La gare reprise à Daech
Le Commandement conjoint des opérations a annoncé de son côté la prise de Sheikh Mohammed, village au nord-ouest de la cité
AFP - Poursuivant leur offensive pour déloger le groupe Etat islamique (EI) de Mossoul, les forces irakiennes ont annoncé hier la reprise d’un nouveau site symbolique: la gare ferroviaire, une plateforme stratégique à l’arrêt depuis l’arrivée des jihadistes. Construite dans les années quarante, la gare permettait le transport de marchandises depuis la Turquie et la Syrie jusqu’à Bagdad et Bassora (sud) et avait fait l’objet de «nombreuses attaques terroristes» avant même l’arrivée de l’EI en 2014, a expliqué à l’AFP Salam Jabr Saloom, directeur général de la compagnie nationale des chemins de fer. Le transport de passagers avait lui cessé après l’invasion américaine de l’Irak en 2003, selon un porteparole de la compagnie, Abdulsattar Mohsen.
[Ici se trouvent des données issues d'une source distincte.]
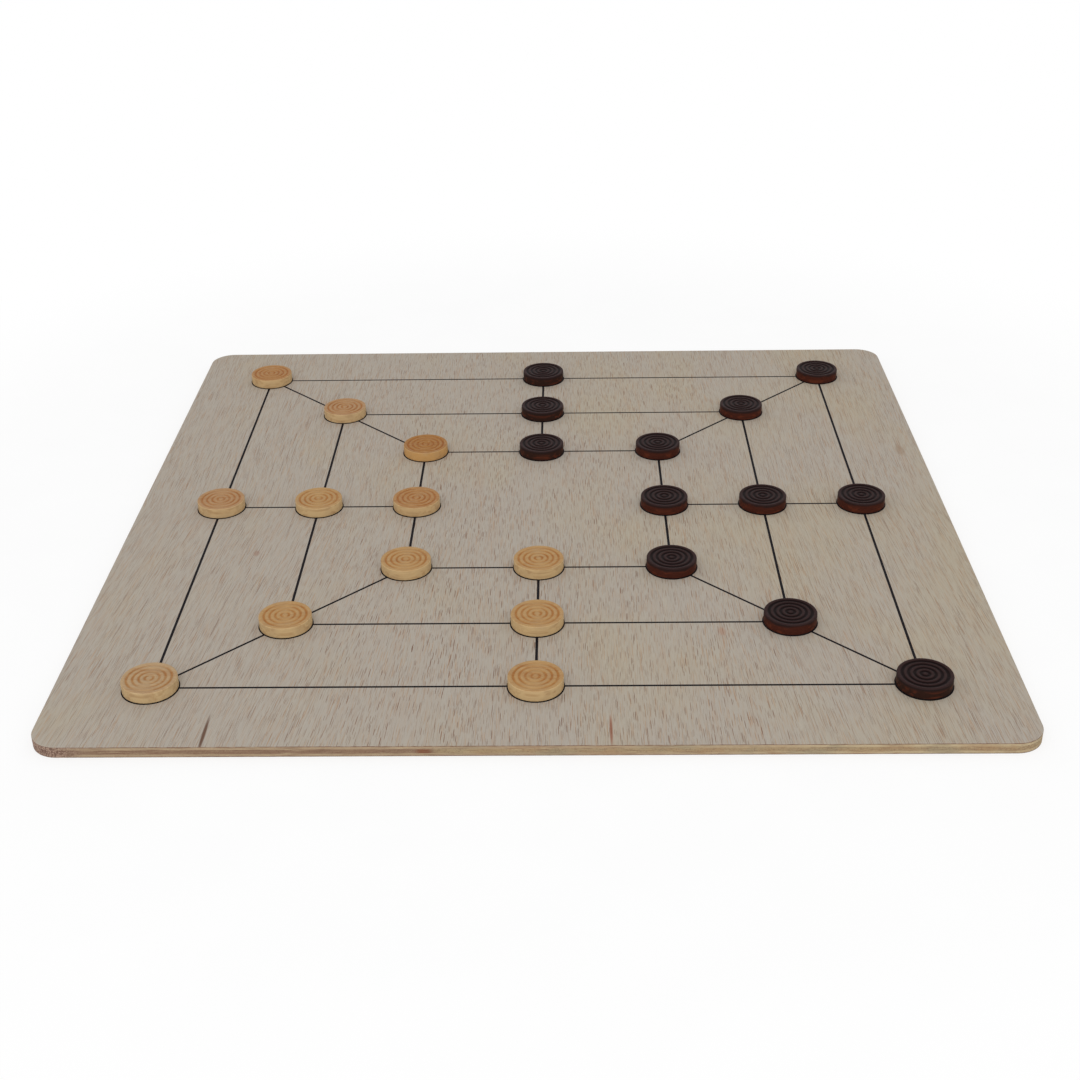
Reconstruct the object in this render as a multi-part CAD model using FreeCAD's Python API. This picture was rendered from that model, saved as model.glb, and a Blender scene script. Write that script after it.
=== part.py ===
import FreeCAD, Part
import math
import os

# Morabaraba board: a square of five-ply wood with the game's lines drawn on it,
# and twenty-four turned wooden discs, one on every point.
# Millimetres, Z up. The origin is the middle of the underside, where the board rests.
# The player in front of the board looks along +Y.

# Board
BOARD_SIDE = 500.0
CORNER_RADIUS = 15.0
FACE_VENEER_THICKNESS = 0.5
CROSSBAND_THICKNESS = 1.4
CORE_THICKNESS = 2.5
EDGE_EASING = 0.3

# Playing discs
DISC_DIAMETER = 29.0
DISC_HEIGHT = 6.6
DISC_EDGE_RADIUS = 0.7
GROOVE_COUNT = 4
FIRST_GROOVE_RADIUS = 2.2
GROOVE_PITCH = 3.15
GROOVE_WIDTH = 1.3
GROOVE_DEPTH = 0.45
RIDGE_SETBACK = 0.1

# Drawn lines and rings: paint in shallow grooves, level with the face
SQUARE_MARGIN = 51.0
SQUARE_SPACING = 61.0
LINE_WIDTH = 1.5
RING_WIDTH = 1.5
RING_REVEAL = 0.6
PAINT_DEPTH = 0.2
RING_OUTER_DIAMETER = DISC_DIAMETER + 2 * RING_REVEAL

# Heights that follow from the plies
UNDERSIDE = 0.0
LOWER_CROSSBAND_BASE = UNDERSIDE + FACE_VENEER_THICKNESS
CORE_BASE = LOWER_CROSSBAND_BASE + CROSSBAND_THICKNESS
UPPER_CROSSBAND_BASE = CORE_BASE + CORE_THICKNESS
TOP_VENEER_BASE = UPPER_CROSSBAND_BASE + CROSSBAND_THICKNESS
PLAYING_FACE = TOP_VENEER_BASE + FACE_VENEER_THICKNESS

# Half sides of the outer, middle and inner squares
SQUARES = [BOARD_SIDE / 2 - SQUARE_MARGIN - level * SQUARE_SPACING for level in range(3)]

# The eight directions from the middle of the board to the points of a square,
# in order round the square, corners and middles in turn
DIRECTIONS = [(-1, -1), (0, -1), (1, -1), (1, 0), (1, 1), (0, 1), (-1, 1), (-1, 0)]

COLUMN_LETTERS = "abcdefg"


def write(shape, node):
    """Writes one sub-part as parts/NODE.step."""
    shape.exportStep(os.path.join("parts", node + ".step"))


def point(half_side, direction, height):
    """Where a direction meets a square, at a height."""
    return FreeCAD.Vector(half_side * direction[0], half_side * direction[1], height)


def point_name(level, direction):
    """The players' name for a point: a column letter and a row number, a1 nearest on the left."""
    steps = 3 - level
    column = COLUMN_LETTERS[3 + steps * direction[0]]
    row = 4 + steps * direction[1]
    return column + str(row)


def board_plate(base, thickness):
    """One ply: a square plate with rounded corners."""
    corner = FreeCAD.Vector(-BOARD_SIDE / 2, -BOARD_SIDE / 2, base)
    plate = Part.makeBox(BOARD_SIDE, BOARD_SIDE, thickness, corner)
    upright = [edge for edge in plate.Edges if is_upright(edge)]
    return plate.makeFillet(CORNER_RADIUS, upright)


def is_upright(edge):
    """True for an edge that runs along Z."""
    start = edge.Vertexes[0].Point
    end = edge.Vertexes[-1].Point
    return abs(start.x - end.x) + abs(start.y - end.y) < 1e-6


def eased_plate(base, thickness, outer_height):
    """A face veneer, with its outer arris eased all round."""
    plate = board_plate(base, thickness)
    easing = min(EDGE_EASING, thickness / 2)
    arris = [edge for edge in plate.Edges if lies_at(edge, outer_height)]
    return plate.makeFillet(easing, arris)


def lies_at(edge, height):
    """True for an edge that lies wholly at one height."""
    return all(abs(vertex.Point.z - height) < 1e-6 for vertex in edge.Vertexes)


def ring_cylinder(centre, diameter):
    """An upright cylinder through the paint's depth, under the playing face."""
    base = FreeCAD.Vector(centre.x, centre.y, PLAYING_FACE - PAINT_DEPTH)
    return Part.makeCylinder(diameter / 2, PAINT_DEPTH, base)


def painted_ring(centre):
    """The ring round one point."""
    outer = ring_cylinder(centre, RING_OUTER_DIAMETER)
    inner = ring_cylinder(centre, RING_OUTER_DIAMETER - 2 * RING_WIDTH)
    return outer.cut(inner)


def painted_line(start, end):
    """A straight line between the rings of two points, ending against both."""
    along = end - start
    length = along.Length
    base = FreeCAD.Vector(0, -LINE_WIDTH / 2, PLAYING_FACE - PAINT_DEPTH)
    bar = Part.makeBox(length, LINE_WIDTH, PAINT_DEPTH, base)
    turn = math.degrees(math.atan2(along.y, along.x))
    bar.rotate(FreeCAD.Vector(0, 0, 0), FreeCAD.Vector(0, 0, 1), turn)
    bar.translate(FreeCAD.Vector(start.x, start.y, 0))
    for centre in (start, end):
        bar = bar.cut(ring_cylinder(centre, RING_OUTER_DIAMETER))
    return bar.Solids[0]


def square_lines(half_side):
    """The eight stretches of line round one square."""
    lines = []
    for index, direction in enumerate(DIRECTIONS):
        following = DIRECTIONS[(index + 1) % len(DIRECTIONS)]
        start = point(half_side, direction, PLAYING_FACE)
        end = point(half_side, following, PLAYING_FACE)
        lines.append(painted_line(start, end))
    return Part.makeCompound(lines)


def joining_lines(directions):
    """The lines that join the three squares along the given directions."""
    lines = []
    for direction in directions:
        for outside, inside in zip(SQUARES, SQUARES[1:]):
            start = point(outside, direction, PLAYING_FACE)
            end = point(inside, direction, PLAYING_FACE)
            lines.append(painted_line(start, end))
    return Part.makeCompound(lines)


def point_rings():
    """The rings round all twenty-four points."""
    rings = []
    for half_side in SQUARES:
        for direction in DIRECTIONS:
            rings.append(painted_ring(point(half_side, direction, PLAYING_FACE)))
    return Part.makeCompound(rings)


def drawing():
    """Everything painted on the face, by node name."""
    middles = [direction for direction in DIRECTIONS if 0 in direction]
    corners = [direction for direction in DIRECTIONS if 0 not in direction]
    return {
        "outer_square_lines": square_lines(SQUARES[0]),
        "middle_square_lines": square_lines(SQUARES[1]),
        "inner_square_lines": square_lines(SQUARES[2]),
        "midpoint_lines": joining_lines(middles),
        "corner_lines": joining_lines(corners),
        "point_rings": point_rings(),
    }


def top_face_veneer(painted):
    """The face ply, with a groove for every painted line and ring."""
    veneer = eased_plate(TOP_VENEER_BASE, FACE_VENEER_THICKNESS, PLAYING_FACE)
    for shape in painted:
        veneer = veneer.cut(shape)
    return veneer.Solids[0]


def arc_through(first, middle, last):
    """An arc in the XZ plane through three places given as radius and height."""
    places = [FreeCAD.Vector(radius, 0, height) for radius, height in (first, middle, last)]
    return Part.Arc(*places).toShape()


def straight(first, last):
    """A straight edge in the XZ plane."""
    start = FreeCAD.Vector(first[0], 0, first[1])
    end = FreeCAD.Vector(last[0], 0, last[1])
    return Part.LineSegment(start, end).toShape()


def turned_face(rim, outwards):
    """The wavy top or bottom of a disc, from the axis to where its rounded edge begins.

    rim is the height of the rim, and outwards is 1 on the top and -1 on the bottom.
    Narrow hollow arcs and wide ridge arcs share the depth as they share the pitch,
    so that they meet at nearly one slope.
    """
    crest = rim - outwards * RIDGE_SETBACK
    groove = crest - outwards * GROOVE_DEPTH
    meeting = groove + outwards * GROOVE_DEPTH * GROOVE_WIDTH / GROOVE_PITCH
    reach = GROOVE_WIDTH / 2
    dome_foot = FIRST_GROOVE_RADIUS - reach
    rise = abs(crest - meeting)
    dome_radius = (dome_foot ** 2 + rise ** 2) / (2 * rise)
    half_angle = math.asin(dome_foot / dome_radius) / 2
    dome_middle_height = crest - outwards * dome_radius * (1 - math.cos(half_angle))
    dome_middle = (dome_radius * math.sin(half_angle), dome_middle_height)
    edges = [arc_through((0, crest), dome_middle, (dome_foot, meeting))]
    for count in range(GROOVE_COUNT):
        radius = FIRST_GROOVE_RADIUS + count * GROOVE_PITCH
        near = (radius - reach, meeting)
        far = (radius + reach, meeting)
        edges.append(arc_through(near, (radius, groove), far))
        if count < GROOVE_COUNT - 1:
            ridge = (radius + GROOVE_PITCH / 2, crest)
            edges.append(arc_through(far, ridge, (radius + GROOVE_PITCH - reach, meeting)))
    rim_start = far[0] + reach
    edges.append(straight(far, (rim_start, rim)))
    edges.append(straight((rim_start, rim), (DISC_DIAMETER / 2 - DISC_EDGE_RADIUS, rim)))
    return edges


def rounded_edge(rim, outwards):
    """The quarter round between a disc's face and its side."""
    inset = DISC_EDGE_RADIUS * (1 - math.cos(math.pi / 4))
    side = DISC_DIAMETER / 2
    first = (side - DISC_EDGE_RADIUS, rim)
    middle = (side - inset, rim - outwards * inset)
    last = (side, rim - outwards * DISC_EDGE_RADIUS)
    return arc_through(first, middle, last)


def disc(centre):
    """One turned disc, its rim resting on the playing face."""
    base = PLAYING_FACE
    top = PLAYING_FACE + DISC_HEIGHT
    axis_places = (0, base + RIDGE_SETBACK), (0, top - RIDGE_SETBACK)
    side = DISC_DIAMETER / 2
    side_places = (side, base + DISC_EDGE_RADIUS), (side, top - DISC_EDGE_RADIUS)
    edges = turned_face(top, 1) + turned_face(base, -1)
    edges += [rounded_edge(top, 1), rounded_edge(base, -1)]
    edges += [straight(*axis_places), straight(*side_places)]
    profile = Part.Face(Part.Wire(Part.__sortEdges__(edges)))
    solid = profile.revolve(FreeCAD.Vector(0, 0, 0), FreeCAD.Vector(0, 0, 1), 360)
    solid.translate(FreeCAD.Vector(centre.x, centre.y, 0))
    return solid


def is_light(direction):
    """Light discs stand on the left and at the front middle, dark ones on the rest."""
    return direction[0] < 0 or direction == (0, -1)


os.makedirs("parts", exist_ok=True)

painted = drawing()
for node, shape in painted.items():
    write(shape, node)

write(top_face_veneer(painted.values()), "top_face_veneer")
write(board_plate(UPPER_CROSSBAND_BASE, CROSSBAND_THICKNESS), "upper_crossband")
write(board_plate(CORE_BASE, CORE_THICKNESS), "core_ply")
write(board_plate(LOWER_CROSSBAND_BASE, CROSSBAND_THICKNESS), "lower_crossband")
write(eased_plate(UNDERSIDE, FACE_VENEER_THICKNESS, UNDERSIDE), "bottom_face_veneer")

for level, half_side in enumerate(SQUARES):
    for direction in DIRECTIONS:
        tone = "light" if is_light(direction) else "dark"
        node = tone + "_disc_" + point_name(level, direction)
        write(disc(point(half_side, direction, PLAYING_FACE)), node)
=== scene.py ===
import math
import random

import bpy
from bpy.props import FloatProperty, FloatVectorProperty, IntProperty, PointerProperty
from mathutils import Matrix, Vector


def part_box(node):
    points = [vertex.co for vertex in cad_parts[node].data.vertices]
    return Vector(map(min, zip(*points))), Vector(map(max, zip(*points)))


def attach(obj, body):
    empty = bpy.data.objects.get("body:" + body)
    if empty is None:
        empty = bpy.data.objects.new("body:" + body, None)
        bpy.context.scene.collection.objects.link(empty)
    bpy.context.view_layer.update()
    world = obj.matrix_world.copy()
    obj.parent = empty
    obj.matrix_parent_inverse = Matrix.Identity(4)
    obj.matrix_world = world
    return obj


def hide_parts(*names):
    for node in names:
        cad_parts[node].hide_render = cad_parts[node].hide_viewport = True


bl_info = {
    "name": "Morabaraba board",
    "version": (1, 0, 0),
    "blender": (4, 5, 0),
    "location": "View3D > Sidebar > Morabaraba",
    "description": "Dresses a plywood morabaraba board and its turned wooden discs",
    "category": "Object",
}

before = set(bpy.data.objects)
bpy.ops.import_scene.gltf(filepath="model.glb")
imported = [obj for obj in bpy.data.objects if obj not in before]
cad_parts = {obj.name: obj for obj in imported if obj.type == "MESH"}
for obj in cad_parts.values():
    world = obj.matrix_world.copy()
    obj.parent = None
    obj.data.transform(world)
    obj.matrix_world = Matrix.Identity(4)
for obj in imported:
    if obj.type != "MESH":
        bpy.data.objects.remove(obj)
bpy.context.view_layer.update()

MM = 0.001
LIGHT_DISC_NODES = sorted(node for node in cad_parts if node.startswith("light_disc_"))
DARK_DISC_NODES = sorted(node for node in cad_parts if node.startswith("dark_disc_"))
LINE_NODES = ("outer_square_lines", "middle_square_lines", "inner_square_lines",
              "midpoint_lines", "corner_lines", "point_rings")

DISC_LOW, DISC_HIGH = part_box(LIGHT_DISC_NODES[0])
BOARD_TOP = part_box("top_face_veneer")[1].z

# Slopes of the grain on the near half of the face, towards the left and the right
LEFT_LEAN = -0.10
RIGHT_LEAN = 0.08


def paint(red, green, blue):
    """A colour as it is seen on a screen, 0 to 255, turned into the linear values that Blender uses."""
    def linear(level):
        share = level / 255
        return share / 12.92 if share <= 0.04045 else ((share + 0.055) / 1.055) ** 2.4
    return (linear(red), linear(green), linear(blue))


def colour_property(name, description, default):
    """A colour that a user can change."""
    return FloatVectorProperty(name=name, description=description, default=default,
                               subtype="COLOR", size=3, min=0.0, max=1.0)


def length_property(name, description, default):
    """A length that a user can change, in metres."""
    return FloatProperty(name=name, description=description, default=default,
                         unit="LENGTH", min=0.0, precision=5)


# Settings

class BoardSettings(bpy.types.PropertyGroup):
    """Colours and grain sizes of the plywood and of the lines on it."""

    face: colour_property("Face wood", "Bare wood of the face veneers", paint(173, 164, 149))
    face_warm: colour_property("Warm patches", "Yellower areas of the face", paint(171, 161, 143))
    face_grey: colour_property("Grey patches", "Cooler areas of the face", paint(169, 161, 150))
    halo: colour_property("Stain round pores", "Brownish stain in the grain", paint(166, 124, 84))
    pore: colour_property("Pores", "Short dark pores in the face", paint(104, 56, 20))
    band_left: colour_property("Crossband, left", "Crossbands on the left", paint(166, 144, 118))
    band_right: colour_property("Crossband, right", "Crossbands on the right",
                                paint(184, 166, 134))
    core_brown: colour_property("Core, brown part", "Left part of the core", paint(136, 110, 90))
    core_tan: colour_property("Core, tan part", "Right part of the core", paint(160, 140, 110))
    end_grain: colour_property("End grain", "Fibre ends on the sawn edge", paint(112, 84, 68))
    line: colour_property("Line paint", "Black of the lines and rings", paint(24, 22, 25))
    pore_width: length_property("Pore width", "Width of the widest pores", 0.36 * MM)
    pore_length: length_property("Pore length", "Length of the longest pores", 10 * MM)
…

Le lieutenant-général Raed Shakir Jawdat, un commandant de la police fédérale, a indiqué que ses troupes avait repris la gare ferroviaire, ainsi qu’une gare routière à proximité, toutes deux situées au sud-ouest de la vieille ville. Le Commandement conjoint des opérations, qui coordonne la lutte contre l’EI en Irak, a annoncé de son côté la prise de Sheikh Mohammed, village au nord-ouest de Mossoul. Après avoir conquis en janvier la partie orientale de la ville, les forces irakiennes appuyées par une coalition internationale sous commandement américain ont lancé le 17 février dernier une offensive pour reprendre le contrôle de l’ouest de Mossoul. Elles ont depuis repris à l’EI, outre la gare, plusieurs bâtiments importants ou symboliques, à l’instar du siège du gouvernement de la province de Ninive, ainsi que le musée de la ville, vandalisé par les jihadistes. Dimanche, les forces irakiennes ont annoncé avoir conquis plus du tiers de la partie ouest de Mossoul, dont la reprise constituerait un revers majeur pour le groupe ultraradical sunnite qui s’en était emparé en juin 2014, et où il avait proclamé son califat. Mais si la résistance des jihadistes s’érode, les responsables militaires préviennent que des combats acharnés sont encore à prévoir pour reconquérir la totalité de la deuxième ville d’Irak, en particulier dans la vieille ville, aux rues étroites et densément peuplée. Les combats à Mossoul-ouest ont poussé 80.568 personnes, soit 13.428 familles, à quitter leur logement, a indiqué l’Organisation internationale pour les migrations (OIM).
Prisons de fortune
Plus largement, les violences ont fait plus de 238.000 déplacés dans la zone de Mossoul, a précisé selon l’OIM. Si certains ont pu regagner leur domicile, d’autres n’ont eu d’autre choix que de trouver refuge dans des camps installés dans les environs. «Un très grand nombre de personnes (y) arrivent chaque jour, des procédures de vérification doivent être effectuées par le gouvernement et il arrive que les gens attendent un jour ou deux», a souligné Hala Jaber, porte-parole de l’OIM pour la crise de Mossoul. Face aux mouvements de population, les forces irakiennes tentent de débusquer les jihadistes qui profiteraient de la confusion pour se cacher parmi les civils, fuir les combats et échapper aux conséquences découlant de leur appartenance à l’EI. L’organisation de défense des droits de l’Homme Human Rights Watch a dénoncé hier à ce propos l’existence de prisons de fortune dans lesquelles le gouvernement irakien détiendrait, dans des conditions «inhumaines», et sans les avoir formellement inculpées, plus de 1.200 personnes, dont des mineurs, soupçonnées de liens avec les jihadistes. «Au moins quatre prisonniers sont morts» dans des circonstances qui semblent liées à un manque de soins médicaux et à de piètres conditions de détention, ajoute HRW en décrivant des prisons parfois tellement surpeuplées qu’aucun «détenu ne peut s’allonger pour dormir». Deux de ces prisons de fortune se trouvent dans la ville de Qayyarah, et une troisième à Hammam Al-Alil, à respectivement 60 et 30 km au sud de Mossoul, précise HRW. Interrogé par l’AFP, un porte-parole du ministère de l’Intérieur a indiqué ne pas pouvoir faire de commentaire avant l’examen du rapport en question. En juillet, HRW avait réclamé la transparence dans l’enquête de Bagdad sur des abus présumés commis par les forces irakiennes durant la reprise de la ville de Fallouja à l’EI. Selon l’ONG, les mauvais traitements infligés aux civils nourrissent le ressentiment de la population irakienne et sont susceptibles de servir la cause des jihadistes.